Hi, so my wife's sister-in-law committed suicide yesterday, they were very close. My wife is very upset and although I'm ok at the moment, i'm not very good at being supportive in the long run. I want to be someone she can rely on in a process that i assume will be quite long to get over.
Normally, when I get a little tired or stressed I get stuck in my own head and can't think of her. I don't think I can stop this happening but I'm looking for any advice or tips to be supportive etc.
if she wants to talk about it talk about it the person she cared about doesn't suddenly stop existing .
Monitor her make sure she eats at least once a day and drinks water .
what does she do to relax ?
 
Dont react or say much during tears.

Move closer.

Hand hold or big hugs and silence. Let them come.

There will be lots of 'if only's' -don't correct or suggest when it happens.
Especially worse as it's a suicide.

I feel for you. Be strong and do what you need to stay strong.
 
Hi

Second that advice to look for things she usually does that you can do instead. The most important hing is not what you say, but just that you show you love her.
 
Great, yet sad post that again reflects someone who cares.

That empathy is there, however that it's difficult for so many of us on the spectrum to project in a meaningful way that NTs can better relate to.

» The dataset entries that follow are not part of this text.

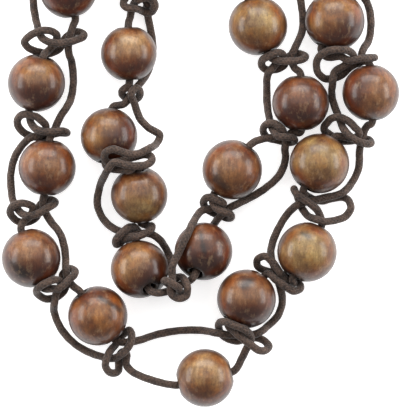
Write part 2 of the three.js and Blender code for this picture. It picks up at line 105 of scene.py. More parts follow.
BEADS = [
    {"at": [68.3, -10.5], "size": 0.99, "out": [75, 17], "rise": -8,
        "side": [[35.5, -22], [33, 0], [35.4, 18]]},
    {"at": [36.4, 83.1], "size": 0.993, "out": [29, 110.5], "rise": -8,
        "side": [[71.5, 62], [73.2, 82], [70.5, 99]]},
    {"at": [47.1, 167.5], "size": 0.99, "out": [44.4, 194.5], "rise": -5,
        "side": [[15.5, 155], [10.6, 174], [10.9, 188]]},
    {"at": [31.2, 258.1], "size": 1.017, "out": [41.4, 287], "rise": 4,
        "side": [[60, 233.5], [64.7, 249], [65.8, 262]], "height": 10},
    {"at": [97.8, 315.8], "size": 1.028, "out": [115.5, 340], "rise": -8,
        "side": [[54.2, 313], [61, 329], [74, 343.5], [88, 352]]},
    {"at": [204.9, 377.9], "size": 1, "out": [233.4, 370.9], "rise": 0,
        "side": [[156.9, 334.7], [178, 330.9], [200, 330.4]]},
    {"at": [246.4, 298.8], "size": 1.017, "out": [266, 274.3], "rise": -8,
        "side": [[268.5, 325.5], [277.5, 316.5], [282.3, 303]]},
    {"at": [307, 252], "size": 1.028, "out": [320.2, 227.5], "rise": -6,
        "side": [[272.5, 243], [279, 227.5], [288, 213.5]]},
    {"at": [319.4, 163.4], "size": 1.034, "out": [334, 139], "rise": -6,
        "side": [[352.5, 182], [358.8, 168]]},
    {"at": [370.8, 92.8], "size": 0.986, "out": [369.5, 64.5], "rise": -4, "side": [[332.4, 98]]},
    {"at": [334.7, 21], "size": 1.028, "out": [347.4, -5], "rise": -8,
        "side": [[369.3, 39], [371.2, 22], [368.5, 5], [359, -13]]},
    {"at": [344, -70], "size": 1, "rise": 0, "side": "left"},
    {"at": [250, -71], "size": 0.99, "rise": 0, "side": "right"},
    {"at": [258, 26], "size": 1.017, "out": [268, 53], "rise": 6,
        "side": [[295, -14], [302, 8], [303, 28]]},
    {"at": [300.7, 103], "size": 0.983, "out": [300.9, 131], "rise": -4,
        "side": [[266.9, 90], [267.2, 103]]},
    {"at": [232.2, 169.6], "size": 1.034, "out": [215, 193], "rise": -6,
        "side": [[285.5, 160], [279.5, 175], [265, 188.5], [249.5, 198]]},
    {"at": [203.5, 251.4], "size": 1, "out": [195, 274], "rise": 32,
        "side": [[187.5, 235], [179.6, 251]], "height": 17.5},
    {"at": [139.6, 269.2], "size": 1, "out": [129.2, 249.4], "rise": -36,
        "side": [[169.4, 257], [164.5, 246.5]], "height": 5},
    {"at": [139.2, 195], "size": 0.983, "out": [137.2, 168], "rise": 18,
        "side": [[103.5, 219.5], [97.2, 204], [99.3, 188]]},
    {"at": [109, 136.3], "size": 0.983, "out": [112, 109.5], "rise": -12,
        "side": [[157.5, 142], [159.8, 135], [149, 128], [140, 118.5]], "height": 9},
    {"at": [128.8, 53.6], "size": 0.966, "out": [128.3, 26], "rise": 0,
        "side": [[148.5, 69], [152.5, 53], [151.8, 37], [149, 22], [146.2, 8]], "height": 1.6},
    {"at": [140, -34], "size": 0.99, "rise": 0, "side": "left"},
    {"at": [114, -124], "size": 1.01, "rise": 0, "side": "right"},
    {"at": [28, -96], "size": 1, "rise": 0, "side": "left"},
]

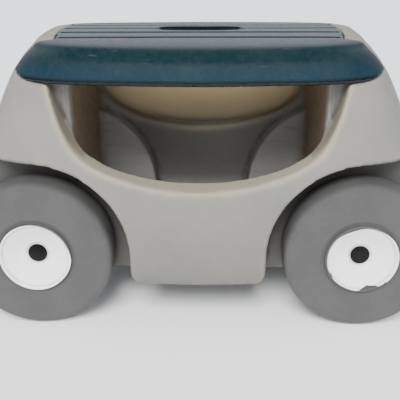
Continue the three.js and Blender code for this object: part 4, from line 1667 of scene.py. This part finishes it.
@dataclass
class Wheel:
    """One moulded wheel with its painted hub dish."""

    corner: Corner
    paint: HubPaint
    radius: float = WHEEL_RADIUS
    width: float = 0.048
    inner_plane: float = 0.098
    axle_x: float = AXLE_X
    hub_radius: float = 0.041
    dish_depth: float = 0.0145
    bead_width: float = 0.0034
    bead_height: float = 0.0026
    groove_width: float = 0.005
    groove_depth: float = 0.0026
    set_back: float = 0.0012
    bulge: float = 0.0009
    shoulder_radius: float = 0.0095
    crown: float = 0.0005
    bore: float = AXLE_BORE
    recess: float = 0.0102
    recess_depth: float = 0.0054
    cap_radius: float = CAP_RADIUS
    back_dish: float = 0.052
    back_depth: float = 0.009
    back_boss: float = 0.017
    back_zone: float = 0.012
    front_zone: float = 0.03

    @property
    def centre(self) -> Vector:
        """Where the wheel's axis meets its inner plane."""
        x = self.corner.side_x * self.axle_x
        return Vector((x, self.corner.side_y * self.inner_plane, self.radius))

    def profile(self) -> list[Bend]:
        """Corners of the wheel's section, from the bore outwards and round to the back."""
        width, hub = self.width, self.hub_radius
        dish = width - self.dish_depth
        side = width - self.set_back
        shoulder = self.radius - self.crown
        return [
            Bend(self.bore, dish - self.recess_depth),
            Bend(self.recess, dish - self.recess_depth),
            Bend(self.recess, dish, 0.0004),
            Bend(self.cap_radius + 0.0004, dish, 0.0006),
            Bend(self.cap_radius + 0.0090, dish + 0.0022, 0.004),
            Bend(hub - self.bead_width - 0.006, width - self.bead_height - 0.0028, 0.003),
            Bend(hub - self.bead_width, width - self.bead_height, 0.0008),
            Bend(hub - self.bead_width * 0.72, width, 0.0009),
            Bend(hub, width - 0.0002, 0.0010),
            Bend(hub, width - self.groove_depth, 0.0009),
            Bend(hub + self.groove_width * 0.4, width - self.groove_depth, 0.0009),
            Bend(hub + self.groove_width * 0.9, side, 0.0016),
            Bend((hub + shoulder) / 2, side + self.bulge, 0.006),
            Bend(shoulder - self.shoulder_radius * 0.55, side - 0.0003, 0.0035),
            Bend(shoulder - 0.0006, side - self.shoulder_radius * 0.6, 0.0035),
            Bend(self.radius, width / 2, 0.008),
            Bend(shoulder - 0.0006, self.set_back + self.shoulder_radius * 0.6, 0.0035),
            Bend(shoulder - self.shoulder_radius * 0.55, self.set_back + 0.0003, 0.0035),
            Bend(self.back_dish, self.set_back, 0.0015),
            Bend(self.back_dish - self.back_depth / 2, self.back_depth, 0.0020),
            Bend(self.back_boss, self.back_depth, 0.0015),
            Bend(self.back_boss - 0.0006, 0.0, 0.0008),
            Bend(self.bore, 0.0, 0.0005),
        ]

    def build(self) -> bpy.types.Object:
        """Make the wheel."""
        bm = turned(self.profile(), self.centre, self.corner.side_y, WHEEL_FACETS)
        piece = Workpiece(f"wheel_moulding_{self.corner.label}", bm)
        own = (piece.read() - np.array(self.centre)) * np.array([1.0, self.corner.side_y, 1.0])
        piece.mark("hub_place", own)
        piece.mark("hollow", self._hollows(own))
        material = WheelPlastic(self.paint).build()
        made = piece.finish(material, Body.wheel(self.corner), "wheel_plastic", sharp=60.0)
        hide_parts(f"wheel_{self.corner.label}")
        return made

    def _hollows(self, own: np.ndarray) -> np.ndarray:
        """Where shade is painted, above 0: rings round the hub, the bead's inner corner and the
        cap, and the back; and where the tyre's shoulder has scuffing and painted light, below 0.

        Each moat is given as its share, its radius and its width.
        """
        radius = np.hypot(own[:, 0], own[:, 2])
        moats = (
            (0.9, self.hub_radius + 0.0006, 0.0010),
            (0.5, self.hub_radius - self.bead_width - 0.0003, 0.0009),
            (0.6, self.cap_radius + 0.0007, 0.0009),
        )
        # painted shadow rings round the hub and the cap, and painted shade in the bead's corner
        moat = sum(share * ridge(radius - place, width) for share, place, width in moats)
        # painted shade on the wheel's back
        back = 0.5 * (own[:, 1] < self.back_zone) * (radius < self.back_dish)
        # scuffing and painted light on the tyre's shoulder
        worn = 0.35 * ridge(radius - self.radius + 0.004, 0.0025)
        return np.clip(moat * (own[:, 1] > self.front_zone) + back - worn, -1, 1)


@dataclass
class AxleSet:
    """An axle with the caps and spacers at its two ends."""

    end: str
    side_x: int
    axle_x: float = AXLE_X
    axle_z: float = WHEEL_RADIUS
    radius: float = 0.00555
    hub_floor: float = 0.1315
    well_plane: float = WELL_PLANE
    bore: float = AXLE_BORE
    cap_radius: float = CAP_RADIUS
    cap_rim: float = 0.0018
    cap_crown: float = 0.0016
    cap_wall: float = 0.0011
    cap_skirt: float = 0.0096
    cap_reach: float = 0.0054
    spacer_radius: float = 0.0125
    spacer_thickness: float = 0.0034
    gap: float = 0.0003

    @property
    def centre(self) -> Vector:
        """Middle of the axle."""
        return Vector((self.side_x * self.axle_x, 0, self.axle_z))

    def build_axle(self, finish: bpy.types.Material) -> bpy.types.Object:
        """Make the steel rod."""
        half = self.hub_floor + self.cap_rim - self.cap_wall
        profile = [
            Bend(0.0, -half), Bend(self.radius, -half, 0.0009),
            Bend(self.radius, half, 0.0009), Bend(0.0, half),
        ]
        shape = turned(profile, self.centre, 1, AXLE_FACETS)
        piece = Workpiece(f"axle_rod_{self.end}", shape)
        made = piece.finish(finish, Body.axle(self.end), "axle_steel")
        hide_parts(f"axle_{self.end}")
        return made

    def build_spacer(self, corner: Corner, finish: bpy.types.Material) -> bpy.types.Object:
        """Make the nylon spacer at a corner."""
        start = self.centre + Vector((0, corner.side_y * (self.well_plane + self.gap), 0))
        profile = [
            Bend(self.bore, 0.0, 0.0003), Bend(self.spacer_radius, 0.0, 0.0004),
            Bend(self.spacer_radius, self.spacer_thickness, 0.0007),
            Bend(self.bore, self.spacer_thickness, 0.0003),
        ]
        shape = turned(profile, start, corner.side_y, SPACER_FACETS)
        piece = Workpiece(f"spacer_ring_{corner.label}", shape)
        made = piece.finish(finish, Body.axle(self.end), "spacer_nylon")
        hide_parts(f"wheel_spacer_{corner.label}")
        return made

    def build_cap(self, corner: Corner, finish: bpy.types.Material) -> bpy.types.Object:
        """Make the push-on cap at a corner."""
        start = self.centre + Vector((0, corner.side_y * self.hub_floor, 0))
        skirt, inside = self.cap_skirt, self.cap_rim - self.cap_wall
        foot, top = self.gap - self.cap_reach, self.cap_rim + self.cap_crown
        profile = [
            Bend(skirt - self.cap_wall, foot),
            Bend(skirt, foot, 0.0003),
            Bend(skirt, self.gap),
            Bend(self.cap_radius, self.gap, 0.0002),
            Bend(self.cap_radius, self.cap_rim + 0.0002, 0.0007),
            Bend(self.cap_radius * 0.55, top - self.cap_crown * 0.2, 0.0020),
            Bend(0.0, top),
            Bend(0.0, top - self.cap_wall),
            Bend(skirt - self.cap_wall, inside),
        ]
        shape = turned(profile, start, corner.side_y, CAP_FACETS)
        piece = Workpiece(f"cap_disc_{corner.label}", shape)
        made = piece.finish(finish, Body.axle(self.end), "cap_plastic")
        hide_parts(f"axle_cap_{corner.label}")
        return made


# ---- Studio ----


@dataclass(frozen=True)
class Studio:
    """Floor, soft light and the camera."""

    place: tuple[float, float, float] = (0.0213, -0.8246, 0.4342)
    pitch: float = 22.14
    yaw: float = -1.54
    roll: float = -0.32
    focal_pixels: float = 683.7
    picture_pixels: float = 400.0
    sensor: float = 36.0
    clip: Band = (0.01, 60.0)
    floor_half_size: float = 14.0
    key_from: tuple[float, float, float] = (-0.3, -2.0, 2.15)
    key_colour: tuple[float, float, float] = (1.0, 0.998, 0.99)
    key_spread: float = 30.0
    key_strength: float = 6.0

    def camera(self) -> None:
        """Set the camera at the viewing angle of the photo."""
        pitch, yaw, roll = (math.radians(v) for v in (self.pitch, self.yaw, self.roll))
        ahead = Vector((
            math.sin(yaw) * math.cos(pitch), math.cos(yaw) * math.cos(pitch), -math.sin(pitch)
        ))
        right = Vector((math.cos(yaw), -math.sin(yaw), 0))
        up = right.cross(ahead)
        side = right * math.cos(roll) + up * math.sin(roll)
        top = up * math.cos(roll) - right * math.sin(roll)
        data = bpy.data.cameras.new("camera")
        data.sensor_width = self.sensor
        data.lens = self.focal_pixels / self.picture_pixels * self.sensor
        data.clip_start, data.clip_end = self.clip
        camera = bpy.data.objects.new("camera", data)
        turn = Matrix((side, top, -ahead)).transposed().to_4x4()
        camera.matrix_world = Matrix.Translation(Vector(self.place)) @ turn
        bpy.context.scene.collection.objects.link(camera)
        bpy.context.scene.camera = camera

    def floor(self) -> None:
        """Lay the pale floor."""
        bm = bmesh.new()
        bmesh.ops.create_grid(bm, x_segments=4, y_segments=4, size=self.floor_half_size)
        mesh = bpy.data.meshes.new("floor")
        bm.to_mesh(mesh)
        bm.free()
        floor = bpy.data.objects.new("floor", mesh)
        bpy.context.scene.collection.objects.link(floor)
        material, bench, shader = _open_material("floor_white")
        place = bench.place()
        cloud = bench.noise(place, 3.0, 2.0, 0.5)
        colour = bench.mix(cloud, tint(240, 240, 240), tint(244, 244, 244))
        away = bench.span(bench.parts(place)[1], -0.3, 0.9)
        colour = bench.mix(away, colour, tint(242, 245, 251))
        bench.feed(shader.inputs["Base Color"], colour)
        shader.inputs["Roughness"].default_value = 0.7
        mesh.materials.append(material)

    def lamp(self) -> None:
        """Hang the key, one broad, soft, far lamp aimed at the seat.

        Its spread is how wide it looks from the seat, in degrees, and its strength is in watts
        per square metre of a face turned to it.
        """
        data = bpy.data.lights.new("key", "SUN")
        data.angle, data.energy = math.radians(self.key_spread), self.key_strength
        data.color = self.key_colour
        lamp = bpy.data.objects.new("key", data)
        lamp.location = self.key_from
        lamp.rotation_euler = (-Vector(self.key_from)).to_track_quat("-Z", "Y").to_euler()
        lamp.visible_glossy = False
        bpy.context.scene.collection.objects.link(lamp)

    def surround(self) -> None:
        """Set the surroundings: pale walls, dimmer at the sides, under a dark ceiling.

        Glossy rays see other strengths than the rest do, so that the seat shines as in the photo.
        """
        world = bpy.data.worlds.new("surround")
        world.use_nodes = True
        bench = Bench(world.node_tree)
        x, y, z = bench.parts(bench.node("ShaderNodeTexCoord").outputs["Generated"])
        aside = bench.span(bench.math("ABSOLUTE", x), 0.40, 0.90, 1.0, 0.25)
        front = bench.span(z, 0.06, 0.38, 0.4, 2.0)
        behind = bench.span(y, 0.0, 0.5)
        gloss = bench.math("MAXIMUM", bench.times(front, 0.6), bench.times(behind, 0.75))
        gloss = bench.blend(bench.times(gloss, aside), bench.span(z, 0.86, 0.78), 0.12)
        calm = bench.times(front, bench.span(behind, 0.0, 1.0, 1.0, 0.18))
        calm = bench.blend(calm, bench.span(z, 0.85, 0.60), 0.36)
        seen = bench.node("ShaderNodeLightPath").outputs["Is Glossy Ray"]
        strength = bench.blend(seen, bench.math("SUBTRACT", gloss, calm), calm)
        sky = world.node_tree.nodes["Background"]
        sky.inputs["Color"].default_value = (0.93, 0.95, 1.0, 1.0)
        bench.feed(sky.inputs["Strength"], strength)
        bpy.context.scene.world = world


def main() -> None:
    """Build every piece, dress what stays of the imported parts, and set the studio."""
    logging.basicConfig(level=logging.INFO, format="%(name)s: %(message)s")
    studio = Studio()
    studio.camera()
    studio.floor()
    studio.lamp()
    studio.surround()

    skin, fit, well = Skin(), LidFit(), WheelWell()
    coarse = 1.0
    Tub(skin, fit, well, SideOpening(), voxel=Tub.voxel * coarse).build(StonePlastic())
    SeatLid(skin, fit, voxel=SeatLid.voxel * coarse).build(GreenPlastic())

    steel = PlainFinish("axle_steel", tint(168, 169, 171), tint(120, 112, 104), 1.0, 0.36).build()
    nylon = PlainFinish("spacer_nylon", tint(222, 220, 210), tint(190, 186, 172), 0.0, 0.45).build()
    dark, dusty = tint(4, 4, 4), tint(30, 30, 30)
    black = PlainFinish("cap_black", dark, dusty, 0.0, 0.42, 0.00012, 0.16).build()
    spring = PlainFinish("spring_steel", tint(108, 110, 112), tint(70, 66, 62), 1.0, 0.4).build()
    zinc = PlainFinish("screw_zinc", tint(190, 192, 196), tint(150, 148, 140), 1.0, 0.34).build()
    axles = {"front": AxleSet("front", 1), "rear": AxleSet("rear", -1)}
    for axle in axles.values():
        axle.build_axle(steel)
    for corner in Corner:
        Wheel(corner, CHIPPED_PAINT if corner is Corner.FRONT_RIGHT else SOUND_PAINT).build()
        axles[corner.end].build_spacer(corner, nylon)
        axles[corner.end].build_cap(corner, black)
        for node, material in (("push_nut", spring), ("lid_screw", zinc)):
            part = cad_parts[f"{node}_{corner.label}"]
            part.data.materials.clear()
            part.data.materials.append(material)

    bpy.context.view_layer.update()


if __name__ == "__main__":
    main()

Where it isn't that we all outright lack empathy, but rather than we just have issues in projecting it to others. A frequently misunderstood issue of autism, IMO.
 
Hi, so my wife's sister-in-law committed suicide yesterday, they were very close. My wife is very upset and although I'm ok at the moment, i'm not very good at being supportive in the long run. I want to be someone she can rely on in a process that i assume will be quite long to get over.
Normally, when I get a little tired or stressed I get stuck in my own head and can't think of her. I don't think I can stop this happening but I'm looking for any advice or tips to be supportive etc.
Empathy does not come easily to us. I took some courses on empathy and listening to get better at it. What I learned from that is that keeping it simple is the best strategy. In your case, you don't need to force the issue, by that I mean you don't have to bring up the subject of your sister in law's suicide unless your wife wants to talk about it. Secondly, just show a willingness to listen - you don't have to say anything - a simple gesture like touching her hand and/or a hug to show that you care will probably do more than anything you say. I hope this helps.
 
When I'm going through rough times, my hubby has learned how to take care of me. He does more around the house, but most importantly, when I'm crying or start talking about painful stuff, he just sits with me and listens. Sometimes he'll hug me, put his arms around me, but he's just there. That means sooooo much. I know he has no idea what to say, and this is not a time to say much anyway. She may ask questions such as, "why?" and "what did I do wrong?", but these are mostly rhetorical. The only thing to say to these questions might be, "It's not your fault, you did nothing wrong," with a calm, even tone.
Oh, and she might get angry about stupid things. Anger is part of grief, please understand that and don't take it personally. Let her vent, but stop her if she gets nasty with you. In that case, just tell her you know why she's angry, and that you can talk about it after she's calmed down.
Be sure to take care of yourself too as much as you can. If you do a sport, or have an obsessive aspie interest, indulge in those things whenever she doesn't need you. It's important to be good to yourself as this is SOO difficult for caregivers.
 
Hi, so my wife's sister-in-law committed suicide yesterday, they were very close. My wife is very upset and although I'm ok at the moment, i'm not very good at being supportive in the long run. I want to be someone she can rely on in a process that i assume will be quite long to get over.
Normally, when I get a little tired or stressed I get stuck in my own head and can't think of her. I don't think I can stop this happening but I'm looking for any advice or tips to be supportive etc.
Probably all you need to do is just be there and be available. I know that is hard for an autistic person sometimes. There is really nothing you can say or do to make her feel better. Just tell her you love her and that you are there for her. You don't have to say things. Grieving people will not remember what you said anyway. It's more about how you make them feel. Please don't stress over the right thing to do. Just love her. That's all.
 
I'd have a quick conversation along the lines of "you know I'm really bad at showing empathy, but I just want you to know that I do feel very much for you and whenever you're ready to talk, scream or cry, I'm here for you".

As people have said, she'll need time. My mum died last year and I needed three days just being wild in the garden, then it all just came up when it came up, and my wife stayed in the background and helped when I needed it.

It might be worth you reading up on the stages of grief so you know what to expect.

Don't be hard on yourself as you'll be doing the best you can.

It's through adversity that we can re-enforce the strength of the family unit.